CNTHA Website Overhaul
Let’s all agree there is no safe harbour on the Internet. We must accept that there will always be cyber-attacks. The press is full of them, but three recent examples shared a feature in common with the CNTHA site. Their headlines read:
- Beware of hacked ISOs if you downloaded Linux Mint on February 20th [1]
- Website of security certification provider spreading ransomware [2]
- Mossack Fonseca Breach – WordPress Revolution Slider Plugin Possible Cause [3]
The common feature of these particular attacks was their use of Content Management System (CMS) frameworks, tools that allow non-programmers to edit websites through the same connection the world uses to read them. The best examples of these frameworks are Wordpress, Drupal, and Joomla, all excellent tools that are popular for good reason. But consider the security demands placed on the administrators in these stories and compare them with those of a volunteer website. The first organization hosts the top Linux distribution of the year in 2015, the second makes cybersecurity its very business, and the third promised to protect the financial practices of some of the richest people on the planet.
Although the CNTHA’s server never made the headlines, it did join the legion of email zombies for a few hours over the Christmas holidays. On December 29th a nightly script detected some misbehaving image files, and our server vendor confirmed that we had been sending spam. We repaired the system that same day, but the infected files had somehow appeared on a fully patched site with administrative access secured behind a virtual private network. A scan of VPN logs showed nothing suspicious. In our perpetual battle with hackers it was time for strategic retreat.
Our first task was to evaluate CNTHA’s needs. The site’s appearance from the web was not complex, comprising only web pages, PDF content, and search. We update it regularly but not every minute. We had enabled a password protected area for a time, but this was largely unused by the site’s members while being heavily abused by would-be intruders. We were hoping to include our PDF content in the search results but were having difficulty choosing the right CMS plugin for the job.

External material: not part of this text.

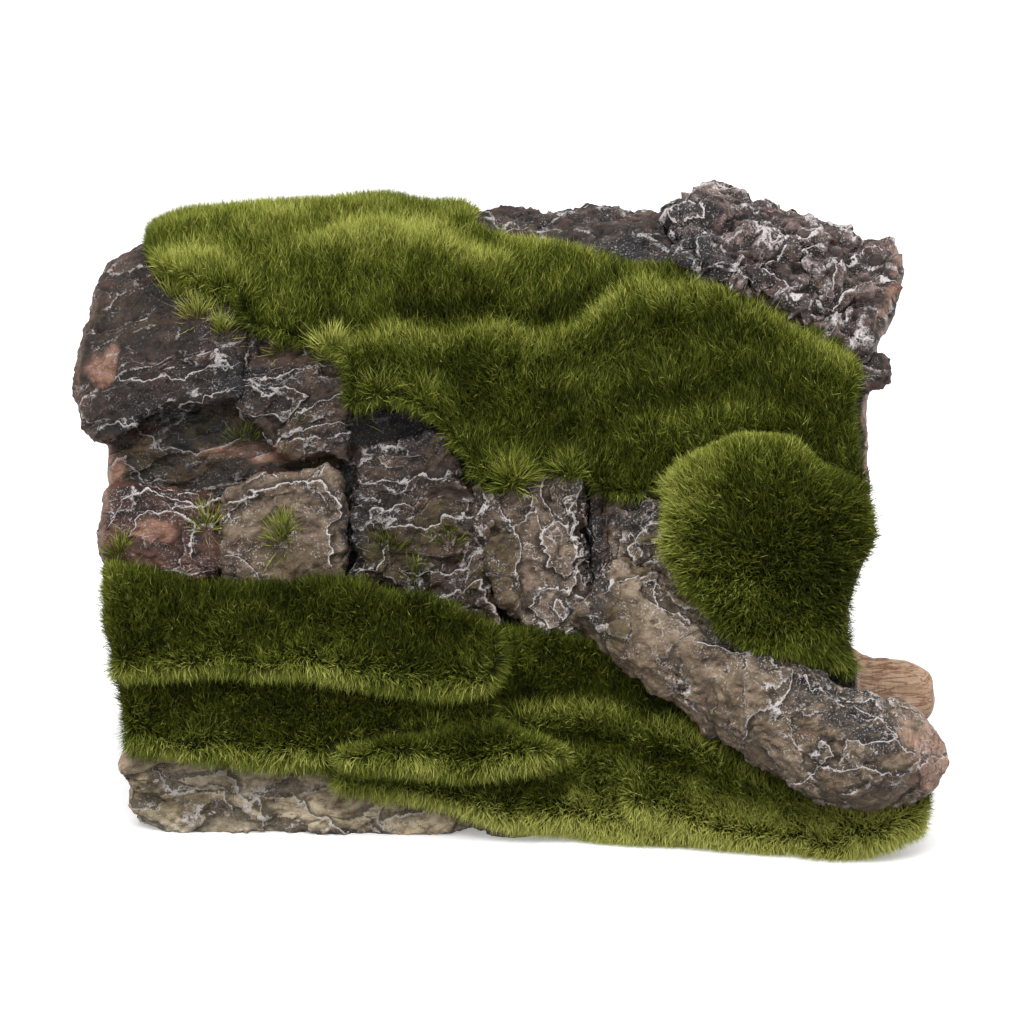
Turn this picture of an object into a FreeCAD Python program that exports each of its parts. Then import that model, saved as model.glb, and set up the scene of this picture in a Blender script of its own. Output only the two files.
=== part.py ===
import FreeCAD, Part
import math
import os

os.makedirs("parts", exist_ok=True)

# Resin cave ornament: a hollow half log that lies along X and is open at both
# ends, with bark, boulders and roots on its front and glued moss over them.
# All lengths in millimetres.  +Z is up and -Y is the decorated front.

LEAN = math.radians(15.0)        # the outlines are sketched on a plane leaning back by this much
SKETCH_FRONT = -57.0             # y where the sketch plane meets the floor
WALL = 8.0                       # resin wall of the hollow log
ROUNDNESS = 2.3                  # superellipse power of the arch (2 = ellipse)
CROWN_BED = 6.0                  # resin under the crown moss
SKIN = 3.3                       # height of a glued moss mat
REAR_START = 2.0                 # y from which the rear plates are pushed back
SECTION_STEP = 15.0              # spacing of the lofted arch sections
UNDER_FLOOR = -6.0               # the arches start below the floor and are cut off flat at z = 0
ARCH_POINTS = 15                 # points along each arch section

# x, reach to the front, reach to the rear, height of the bare log
LOG_STATIONS = [
    (-95, 38, 40, 92), (-75, 40, 41, 98), (-60, 41, 41, 102), (-25, 42, 42, 103.5),
    (10, 44, 42, 104), (40, 49, 43, 105), (65, 54, 42, 100), (95, 58, 40, 92),
]

# ---- outlines on the leaning sketch plane: (x, height up the plane) ----
LEFT_END = [
    (-67, -20), (-67, 2), (-73, 6), (-74, 20), (-75, 32), (-77.5, 45), (-78, 62), (-79, 79),
    (-83, 83), (-83, 92), (-80, 105), (-79, 116), (-76, 170),
]
RIGHT_END = [
    (74, 170), (75, 113), (71, 98), (68.5, 86), (68.5, 74), (70.5, 62), (65.5, 50), (65, 42),
    (67, 34), (69, 20), (68, -20),
]
# the pieces laid on the log keep inside this edge: down the left end, then up the right one
OUTER_EDGE = [
    (-78, 170), (-79.5, 115), (-81.5, 106), (-84, 97), (-85, 88), (-84, 83), (-80, 79.5),
    (-78.5, 76), (-79, 62), (-79.5, 55), (-79, 45), (-77, 33), (-75, 26), (-74.5, 20), (-75.5, 14),
    (-75, 9), (-72, 4), (-66, 0), (-60, -20), (62, -20), (65, -1.5), (73, 1.5), (79, 5), (81, 10),
    (80, 20), (67, 31), (64.5, 40), (64.5, 48), (66, 53), (69.5, 60), (68, 70), (66.5, 78),
    (66.5, 87), (70, 97), (74, 106), (75.5, 113), (76, 170),
]
CROWN = [
    (-72, 160), (-71, 117), (-69, 111), (-54.5, 106.5), (-50.5, 100.5), (-41, 99), (-34, 96),
    (-31, 91), (-32, 85.5), (-25.5, 87), (-18, 86), (-10, 77.5), (-7, 71.5), (-1.5, 69.5),
    (6.5, 75.5), (9.5, 71.5), (14, 72.5), (17, 68), (25, 68), (30, 71), (40, 60), (60, 60),
    (80, 66), (80, 84), (66.5, 94), (61.5, 99), (54, 103.5), (44, 108.5), (36.5, 112.5),
    (28.5, 112.5), (21, 114), (9.5, 117), (-0.5, 119), (-8, 121), (-12, 160),
]
RIDGE_LEFT = [
    (-12, 160), (-8, 121), (-0.5, 119), (9.5, 117), (21, 114), (28.5, 112.5), (31, 112),
    (30, 160),
]
RIDGE_KNOLL = [
    (30, 160), (31, 112), (36.5, 112.5), (44, 108.5), (54, 103.5), (57, 101.5), (60, 108),
    (62, 160),
]
RIDGE_RIGHT = [
    (62, 160), (60, 108), (57, 101.5), (61.5, 99), (66.5, 94), (80, 84), (85, 110), (85, 160),
]
LEFT_STUB = [
    (-73, 160), (-72, 117), (-69, 111), (-54.5, 106.5), (-51.5, 100.5), (-52.5, 88),
    (-70, 86), (-78, 79.5), (-90, 79), (-90, 160),
]
BARK_PLATE = [
    (-51.5, 100.5), (-41, 99), (-34, 96), (-31, 91), (-32.5, 81.5), (-31.5, 75.5), (-43, 76.5),
    (-50.5, 82.5), (-52.5, 88),
]
BOULDER_LEFT = [
    (-90, 57), (-90, 66), (-76, 70), (-70, 69.5), (-62.5, 68.5), (-57.5, 68),
    (-57, 52.5), (-62, 51.5), (-80, 56.5),
]
BOULDER_MIDDLE = [
    (-56, 68), (-52.5, 69.5), (-49, 72.5), (-37, 74), (-33.5, 71.5), (-32.5, 64),
    (-33.5, 52.5), (-41, 51.5), (-56, 51.5),
]
CENTER_SLAB = [
    (-30, 77.5), (-20, 79), (-14, 79.5), (-8, 70.5), (-8, 60), (-2.5, 48.5), (-2.5, 43),
    (-14, 47.5), (-30.5, 52.5),
]
PILLAR = [
    (-6.5, 70.5), (-1.5, 69), (5.5, 73), (13, 71.5), (13.5, 56), (15, 48.5), (14, 40.5),
    (6.5, 42.5), (-2, 48.5), (-7, 60),
]
RIGHT_SLAB = [
    (19.5, 67.5), (28.5, 68), (30.5, 56), (34.5, 48.5), (30, 38), (19, 40.5), (18.5, 52.5),
]
CUSHION = [
    (29.5, 71.5), (34.5, 75.5), (44, 79.5), (54, 79), (59.5, 73.5), (71.5, 69), (74, 60),
    (68, 48.5), (69, 33), (56, 37), (44, 40.5), (36.5, 46.5), (30.5, 56), (29.5, 64),
]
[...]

Through our analysis we established that the most important CMS features were the efficient publishing of updated content and a comprehensive search index. We decided we would replace our CMS with automation techniques widely used in open source software engineering. We could greatly reduce the server’s attack surface by automating its construction rather than relying on the dynamic page generation of a CMS. We would create our search index as part of the build program, and it could finally include the PDF content we had been missing. We would keep our content fresh by means of automated triggers with read-only access to our code base, replacing vulnerable passwords with strong cryptographic signatures.
The CNTHA website is now the result of a process we can easily protect, repeat, confirm, and improve. The code lives in secured version control repositories that are easy to share with appointed contributors. A separate software program generates our servers too, allowing us to experiment with new configurations, apply security patches, replace rogue or obsolete servers, and gradually improve our site’s quality, all with nearly no downtime. In the end, replacing our CMS with software engineering tools has made the result faster, safer, more scalable, and more robust. This meant that the Webmaster had to learn how to maintain such sites but good results have been achieved.